**What needs to be done**
From the top of the records below down to the line containing "STEM_ROOT = 1.0 * MM", reproduce every line exactly.

**Source records**
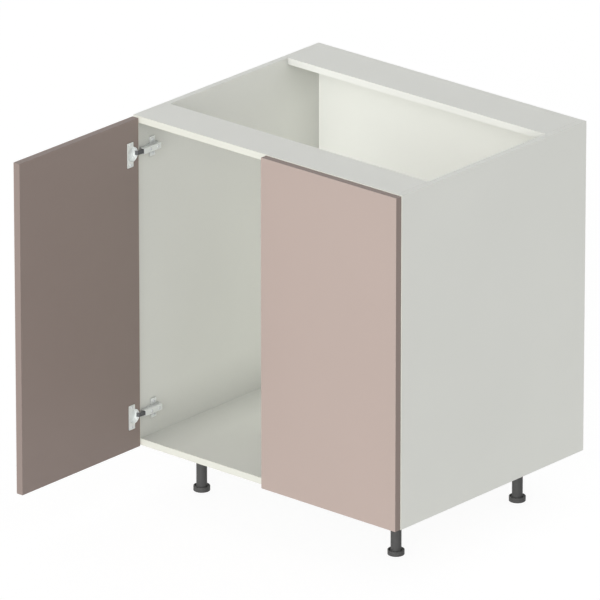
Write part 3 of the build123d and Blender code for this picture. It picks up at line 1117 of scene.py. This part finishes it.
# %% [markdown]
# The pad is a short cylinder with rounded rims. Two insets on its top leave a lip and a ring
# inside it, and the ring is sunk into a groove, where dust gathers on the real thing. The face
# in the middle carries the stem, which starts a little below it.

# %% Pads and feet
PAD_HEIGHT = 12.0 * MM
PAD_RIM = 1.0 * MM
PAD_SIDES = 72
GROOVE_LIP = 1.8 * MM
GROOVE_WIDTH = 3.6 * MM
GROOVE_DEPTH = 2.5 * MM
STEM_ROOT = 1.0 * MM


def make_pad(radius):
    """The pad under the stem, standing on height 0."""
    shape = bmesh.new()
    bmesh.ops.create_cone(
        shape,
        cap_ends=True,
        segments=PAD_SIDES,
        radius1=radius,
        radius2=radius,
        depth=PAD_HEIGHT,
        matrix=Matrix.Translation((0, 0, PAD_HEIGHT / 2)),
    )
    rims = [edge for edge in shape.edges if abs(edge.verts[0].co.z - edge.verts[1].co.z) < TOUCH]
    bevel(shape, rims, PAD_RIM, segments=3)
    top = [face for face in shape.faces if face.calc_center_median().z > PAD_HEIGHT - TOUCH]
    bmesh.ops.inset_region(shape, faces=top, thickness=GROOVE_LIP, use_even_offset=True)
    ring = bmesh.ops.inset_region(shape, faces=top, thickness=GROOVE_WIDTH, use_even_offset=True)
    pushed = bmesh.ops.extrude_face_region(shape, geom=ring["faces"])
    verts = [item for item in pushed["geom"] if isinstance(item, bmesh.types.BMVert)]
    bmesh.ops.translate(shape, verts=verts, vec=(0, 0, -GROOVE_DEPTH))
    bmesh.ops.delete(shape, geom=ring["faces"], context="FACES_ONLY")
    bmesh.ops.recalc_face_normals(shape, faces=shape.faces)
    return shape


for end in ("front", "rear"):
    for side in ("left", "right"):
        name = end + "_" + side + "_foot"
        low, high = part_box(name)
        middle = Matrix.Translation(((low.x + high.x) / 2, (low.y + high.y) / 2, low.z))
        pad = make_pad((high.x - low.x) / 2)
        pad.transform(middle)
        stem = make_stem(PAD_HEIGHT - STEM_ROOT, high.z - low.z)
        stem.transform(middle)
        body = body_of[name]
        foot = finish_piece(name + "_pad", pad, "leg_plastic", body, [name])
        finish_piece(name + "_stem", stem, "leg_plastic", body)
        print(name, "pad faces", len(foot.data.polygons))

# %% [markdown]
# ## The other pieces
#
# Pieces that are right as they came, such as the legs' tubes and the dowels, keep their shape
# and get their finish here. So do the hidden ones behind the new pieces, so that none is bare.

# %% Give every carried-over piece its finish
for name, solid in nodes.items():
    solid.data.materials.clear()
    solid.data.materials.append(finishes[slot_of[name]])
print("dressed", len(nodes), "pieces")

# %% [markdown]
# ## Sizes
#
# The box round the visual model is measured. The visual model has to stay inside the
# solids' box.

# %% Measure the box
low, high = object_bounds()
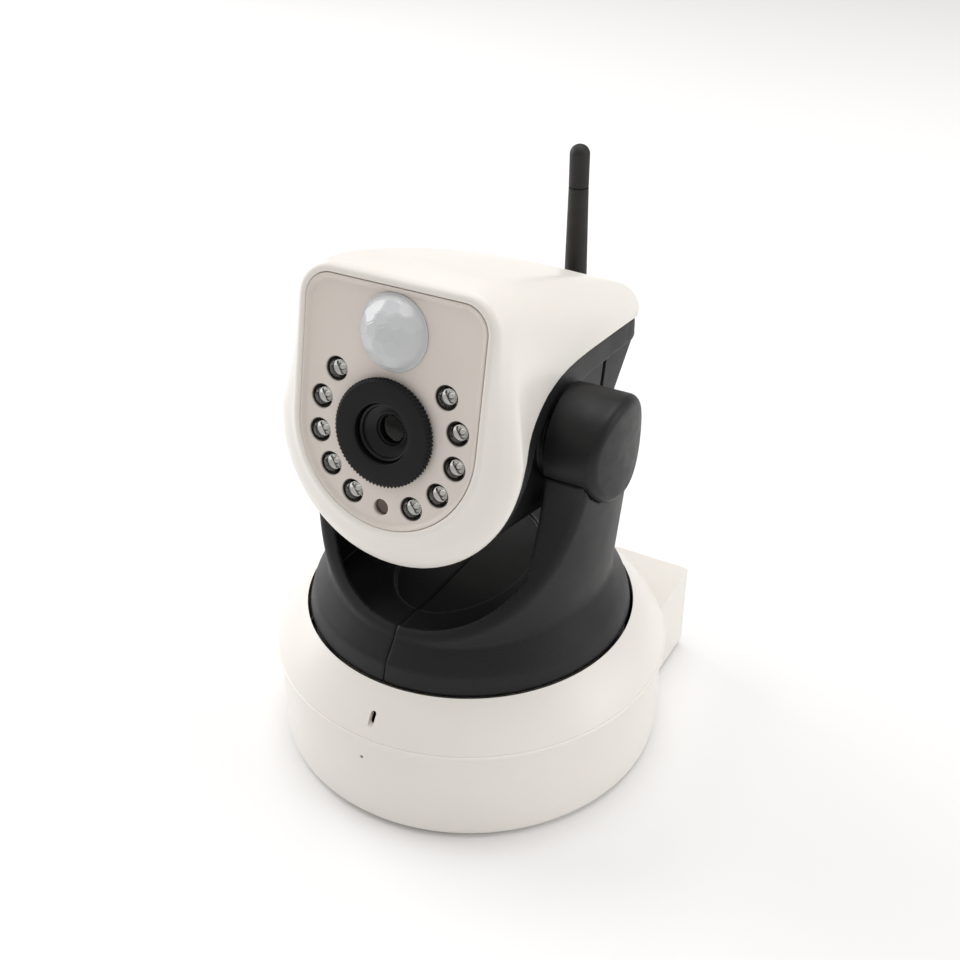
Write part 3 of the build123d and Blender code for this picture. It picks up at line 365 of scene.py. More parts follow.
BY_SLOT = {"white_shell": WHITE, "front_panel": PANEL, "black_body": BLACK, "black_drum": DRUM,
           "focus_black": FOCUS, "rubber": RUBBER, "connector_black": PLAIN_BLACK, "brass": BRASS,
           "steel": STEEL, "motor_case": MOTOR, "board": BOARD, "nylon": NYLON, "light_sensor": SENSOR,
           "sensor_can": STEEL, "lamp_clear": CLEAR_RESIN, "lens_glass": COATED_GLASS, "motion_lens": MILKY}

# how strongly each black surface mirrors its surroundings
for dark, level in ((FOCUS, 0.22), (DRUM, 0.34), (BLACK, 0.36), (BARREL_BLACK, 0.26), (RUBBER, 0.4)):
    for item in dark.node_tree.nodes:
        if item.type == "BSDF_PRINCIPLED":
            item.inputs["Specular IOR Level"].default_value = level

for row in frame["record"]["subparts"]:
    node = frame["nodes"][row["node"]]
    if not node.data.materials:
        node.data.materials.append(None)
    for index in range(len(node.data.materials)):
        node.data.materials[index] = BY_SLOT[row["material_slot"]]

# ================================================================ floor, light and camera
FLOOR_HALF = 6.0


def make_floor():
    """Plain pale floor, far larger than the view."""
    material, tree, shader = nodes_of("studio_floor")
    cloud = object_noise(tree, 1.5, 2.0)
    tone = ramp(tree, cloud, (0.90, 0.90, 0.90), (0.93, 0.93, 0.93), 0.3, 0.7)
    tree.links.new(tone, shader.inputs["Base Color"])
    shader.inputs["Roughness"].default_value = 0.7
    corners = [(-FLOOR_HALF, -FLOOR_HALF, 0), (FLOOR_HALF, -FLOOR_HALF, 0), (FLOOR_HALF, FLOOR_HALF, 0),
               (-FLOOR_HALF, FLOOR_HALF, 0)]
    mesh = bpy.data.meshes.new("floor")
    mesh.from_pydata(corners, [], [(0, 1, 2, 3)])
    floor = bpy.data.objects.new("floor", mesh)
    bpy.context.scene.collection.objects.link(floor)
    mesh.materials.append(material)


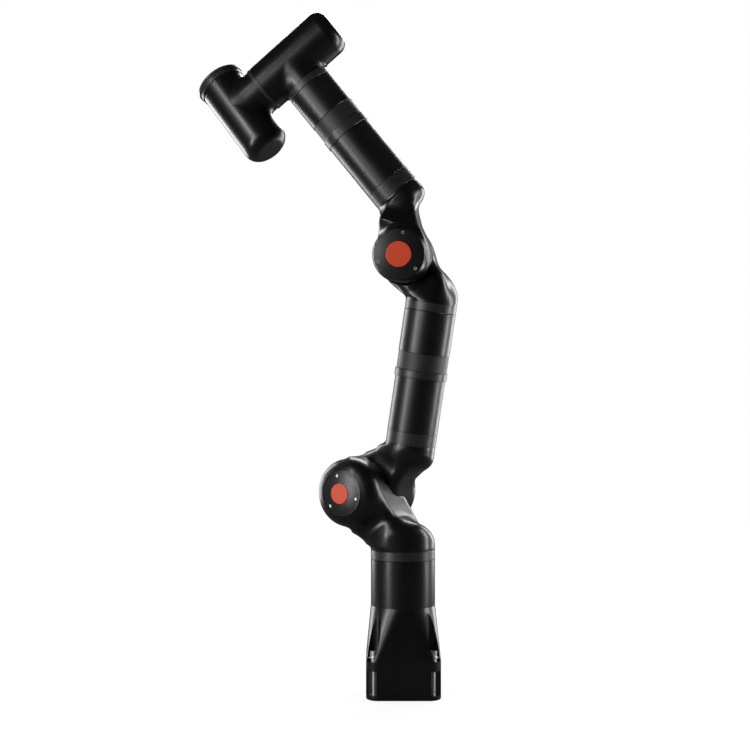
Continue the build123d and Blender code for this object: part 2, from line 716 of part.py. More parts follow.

**Output**
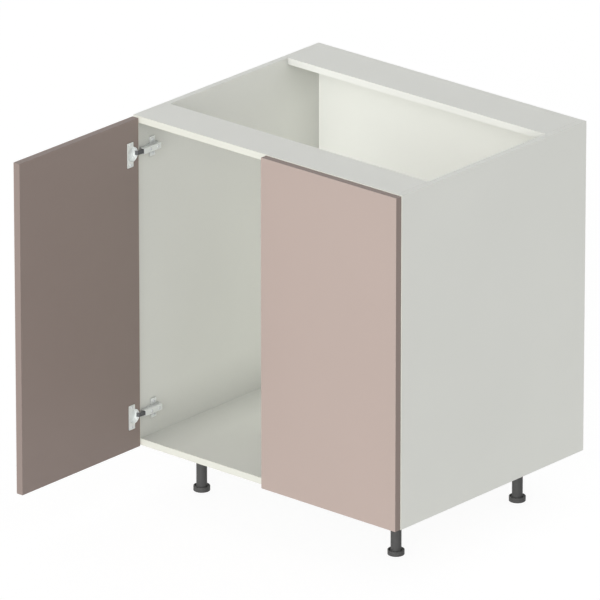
Write part 3 of the build123d and Blender code for this picture. It picks up at line 1117 of scene.py. This part finishes it.
# %% [markdown]
# The pad is a short cylinder with rounded rims. Two insets on its top leave a lip and a ring
# inside it, and the ring is sunk into a groove, where dust gathers on the real thing. The face
# in the middle carries the stem, which starts a little below it.

# %% Pads and feet
PAD_HEIGHT = 12.0 * MM
PAD_RIM = 1.0 * MM
PAD_SIDES = 72
GROOVE_LIP = 1.8 * MM
GROOVE_WIDTH = 3.6 * MM
GROOVE_DEPTH = 2.5 * MM
STEM_ROOT = 1.0 * MM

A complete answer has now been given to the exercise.